> _Given instruction_
Within the material below, find each line bearing the word "right" and present it.

-------- Exercise material

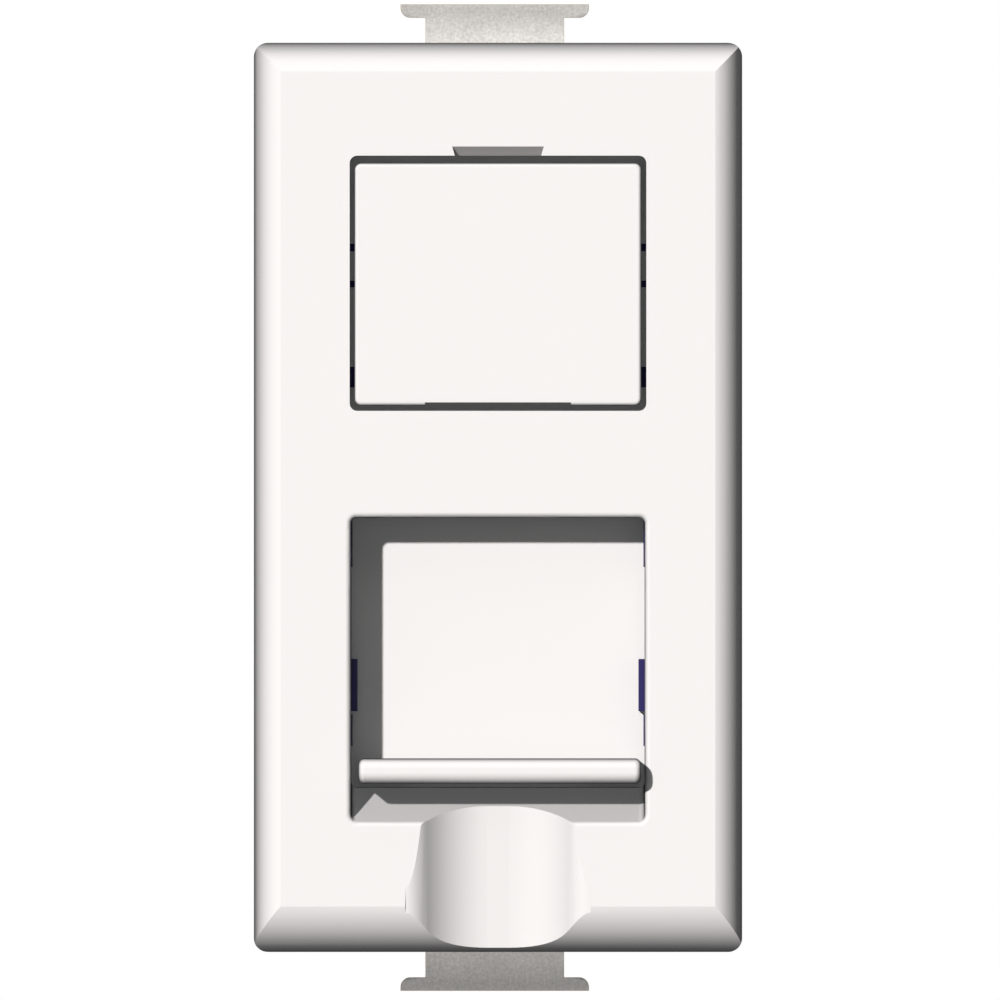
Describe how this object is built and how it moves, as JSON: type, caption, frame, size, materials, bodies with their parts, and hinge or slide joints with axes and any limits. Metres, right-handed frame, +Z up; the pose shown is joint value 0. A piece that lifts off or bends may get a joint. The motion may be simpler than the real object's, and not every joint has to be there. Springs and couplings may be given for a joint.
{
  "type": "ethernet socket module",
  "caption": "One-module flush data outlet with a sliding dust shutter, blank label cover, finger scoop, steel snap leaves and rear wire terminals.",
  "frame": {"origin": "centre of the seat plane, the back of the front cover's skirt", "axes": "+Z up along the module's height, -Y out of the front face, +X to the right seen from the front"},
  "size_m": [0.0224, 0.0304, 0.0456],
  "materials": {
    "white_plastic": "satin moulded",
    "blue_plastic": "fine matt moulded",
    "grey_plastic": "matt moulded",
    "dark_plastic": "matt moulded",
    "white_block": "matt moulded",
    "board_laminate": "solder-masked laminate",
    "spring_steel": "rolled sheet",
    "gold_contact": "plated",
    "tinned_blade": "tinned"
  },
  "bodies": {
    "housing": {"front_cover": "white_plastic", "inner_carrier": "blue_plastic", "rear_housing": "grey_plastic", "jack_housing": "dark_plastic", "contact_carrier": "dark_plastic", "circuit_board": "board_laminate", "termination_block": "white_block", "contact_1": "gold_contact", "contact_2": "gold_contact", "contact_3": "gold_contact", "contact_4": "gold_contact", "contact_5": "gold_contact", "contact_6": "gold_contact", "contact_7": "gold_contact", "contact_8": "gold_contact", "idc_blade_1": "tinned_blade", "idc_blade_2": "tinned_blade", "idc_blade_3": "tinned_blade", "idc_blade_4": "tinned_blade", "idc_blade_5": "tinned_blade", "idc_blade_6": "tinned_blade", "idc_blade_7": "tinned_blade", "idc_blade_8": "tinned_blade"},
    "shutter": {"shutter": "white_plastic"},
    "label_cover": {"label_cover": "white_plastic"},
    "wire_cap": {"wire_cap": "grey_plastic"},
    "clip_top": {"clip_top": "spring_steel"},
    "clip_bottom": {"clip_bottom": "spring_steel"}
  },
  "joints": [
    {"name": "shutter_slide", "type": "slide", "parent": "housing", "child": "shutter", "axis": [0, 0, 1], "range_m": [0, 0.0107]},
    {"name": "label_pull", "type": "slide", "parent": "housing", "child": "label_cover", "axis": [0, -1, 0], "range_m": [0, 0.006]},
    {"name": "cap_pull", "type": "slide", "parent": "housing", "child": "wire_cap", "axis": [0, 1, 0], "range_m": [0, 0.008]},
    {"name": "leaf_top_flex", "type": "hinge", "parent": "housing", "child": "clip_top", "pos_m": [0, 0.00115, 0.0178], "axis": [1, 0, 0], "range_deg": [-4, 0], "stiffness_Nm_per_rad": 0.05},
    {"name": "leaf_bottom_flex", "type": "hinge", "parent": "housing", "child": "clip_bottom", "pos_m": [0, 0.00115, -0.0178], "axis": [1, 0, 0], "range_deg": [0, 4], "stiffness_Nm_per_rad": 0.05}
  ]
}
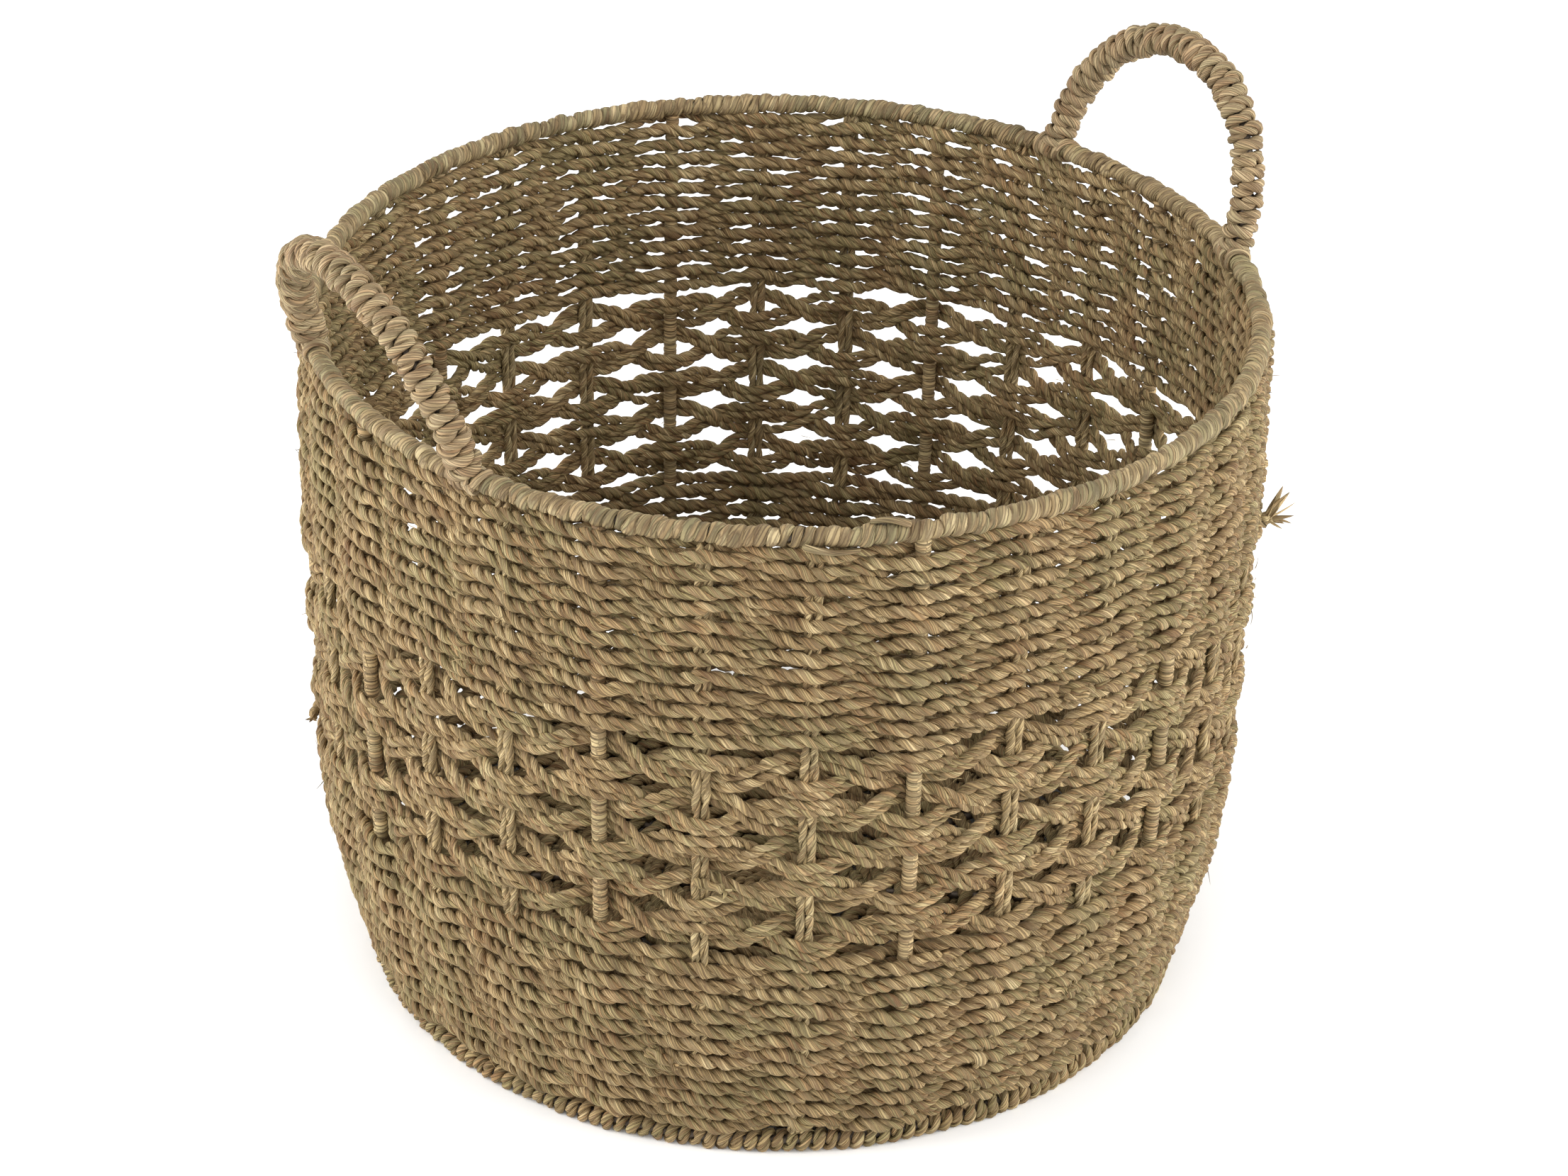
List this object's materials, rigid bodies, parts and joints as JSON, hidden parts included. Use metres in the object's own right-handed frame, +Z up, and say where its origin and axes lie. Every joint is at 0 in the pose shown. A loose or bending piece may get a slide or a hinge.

----------------

> _Full output_
Describe how this object is built and how it moves, as JSON: type, caption, frame, size, materials, bodies with their parts, and hinge or slide joints with axes and any limits. Metres, right-handed frame, +Z up; the pose shown is joint value 0. A piece that lifts off or bends may get a joint. The motion may be simpler than the real object's, and not every joint has to be there. Springs and couplings may be given for a joint.
  "frame": {"origin": "centre of the seat plane, the back of the front cover's skirt", "axes": "+Z up along the module's height, -Y out of the front face, +X to the right seen from the front"},
List this object's materials, rigid bodies, parts and joints as JSON, hidden parts included. Use metres in the object's own right-handed frame, +Z up, and say where its origin and axes lie. Every joint is at 0 in the pose shown. A loose or bending piece may get a slide or a hinge.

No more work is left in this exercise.